Here, she criticized the majority for grouping both immoral speech and scandalous speech together, and finding both incompatible with the First Amendment. Rather, she believed that each prong should occupy separate treatments of analysis – “immoral” covers marks that are offensive because of transgressions of “social norms,” and “scandalous” covers marks that are offensive because “of the mode in which they are expressed.” Targeting only a limited aspect of the speech prohibited was consistent with both Congressional intent and Court precedent:
Registration, in short, is a helpful system, but it is one that the Government is under no obligation to establish and that is collateral to the existence and use of trademarks themselves. There is no evidence that speech or commerce would be endangered if the Government were not to provide it at all.
She concluded that:
Prohibiting the registration of obscene, profane, or vulgar marks qualifies as reasonable, viewpoint-neutral, content-based regulation . . . . [T]he Court ought to adopt the narrower construction, rather than permit a rush to register trademarks for even the most viscerally offensive words and images that one can imagine.

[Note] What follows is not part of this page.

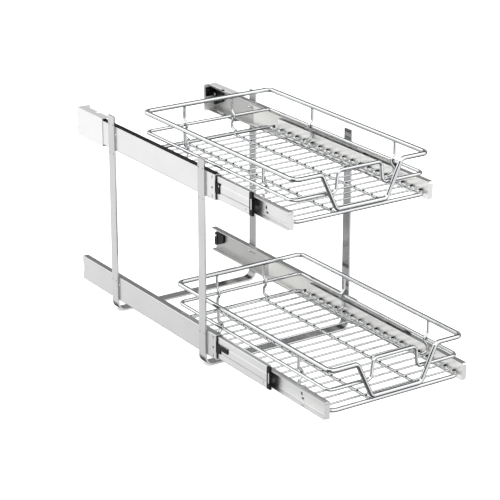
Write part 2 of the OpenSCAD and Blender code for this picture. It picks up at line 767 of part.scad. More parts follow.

The divisions in the Court’s opinions outline the difficulties in interpreting §2(a), and specifically as applied to trademark applications. The dissents raise very strong arguments that there is a Government interest in protecting some members of society from certain unprotected, offensive speech, and construing §2(a) narrowly to effect that end. This might be the most prudent decision, given the polarizing nature of contemporary speech. However, the majority found otherwise, and it means there will be a floodgate of speech, arguably unprotected speech under normal circumstances, but would have safe haven under the Lanham Act in registration of trademarks and service marks used in commerce. In this respect, Brunetti, à la Tam, may actually create more constitutional questions rather than answer them.